Young people, themselves, identify the following key factors that promote successful settlement:

  • Learning to fit into mainstream society
  • Learning the language of the host country
  • Dealing with prejudice and discrimination
  • Finding effective role models
  • Maintaining their home culture, while adapting to the new country
  • Sharing projects
  • Building friendships with other immigrants, first, then with mainstream peers
  • Supportive adults.

This project is about sport and physical activity, so it is useful to consider what these principles might mean in practice in that context.

Key factors for effective settlement, as identified by adolescents

Examples of ways in which sport and physical activity might support these factors

Learning to fit into mainstream society
  • Coming together in a shared ‘contact area’
  • Getting to know people from the host community
  • Progressing from sharing information about the structures in sport to structures and traditions in the host society
  • Understanding that sport is a part of daily life
  • Teaching values through sport.
Learning the language of the host country
  • Creating a setting where language differences are not so important
  • Motivating players to learn the language of the host community
  • Facilitating the informal conversations for, and after the game
  • Talking to other players, volunteers, coaches, and parents.
Dealing with prejudice and discrimination
  • Promoting positive values and principles
  • Addressing prejudice and discrimination through coach education and qualifications frameworks
  • Prioritising merit over nationality
  • Celebrating role models.
Finding effective role models
  • Finding examples from all levels of sport, including the community level.
Maintaining their home culture, while adapting to the new country
  • Opening opportunities for immigrants’ favourite sports within the host community
  • Remaining open and accepting of new sports coming from the countries of origin
  • Supporting home communities in sports clubs.

Sharing projects

  • Distributing positions, jobs, and voluntary functions in the sports club
  • Involving immigrants in sport-based projects
Building friendships with other immigrants, first, then with mainstream peers
  • Connecting with fellow migrants through popular sports
  • Engaging with family members and close friends
  • Inviting and supporting migrants to organise their own clubs.
Supportive adults
  • Involving parents
  • Engaging local adults as coaches
  • Collaborating with schools.
  • Table 1: Key factors for effective settlement

As we will discuss in later sections of the ASPIRE guide, sports and other physical activities can be very valuable resources in supporting migrants and refugees. But their real value is only realised when they have certain characteristics. Evidence suggests that the most effective sports sessions:

  • Promote a sense of safety – the sessions must take place in a space that is safe and secure, and must encourage all participants to FEEL safe, too.
  • Connect people – social support is a powerful source of well-being, so cooperative and friendly activities are particularly important.
  • Support efficacy in individuals and communities – many migrants and refugees lose a sense of control of their own lives. Sports can offer a positive context for helping them take back control and making decisions.
  • Calm – at least in the early stages, sessions should encourage participants to relax. Some sports can be exciting and even stressful, and so they are not well-suited to programmes for newly arrived migrants and refugees.
  • Instil hope – the best sports programmes offer participants a sense of hope in a better future.
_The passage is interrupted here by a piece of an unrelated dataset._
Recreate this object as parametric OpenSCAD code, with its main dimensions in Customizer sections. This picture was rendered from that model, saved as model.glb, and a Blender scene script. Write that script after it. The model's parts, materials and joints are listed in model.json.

So, the coach or teacher has a vitally important role to play in making sure that each session supports participants’ psychosocial well-being. The ideal coach for sport for migrants and refugees is:

  • A planner – effective sessions are well-planned and well-prepared, so that all activities are appropriate to the needs of migrants and refugees, and there is progression and continuity between sessions.
  • A motivator – participants may need encouragement, especially at the beginning of programmes, so the coach needs to be positive and attentive to their needs.
  • A role model – an effective coach does not just teach sport, but embodies the values and attitudes of appropriate psychosocial support, such as calmness, social interaction, and hope.
  • A communicator – the benefits of an effective sports programme do not just come from the physical activities. Time before, after, and during breaks in sessions can be just as important in building trusting relationships, and sharing a revision of the programme.
  • A friend – some people find it easier to talk to sports coaches about their problems and anxieties than other support workers. An effective coach invests time and energy into building strong relationships.

Chapter 3 talks about these qualities in detail.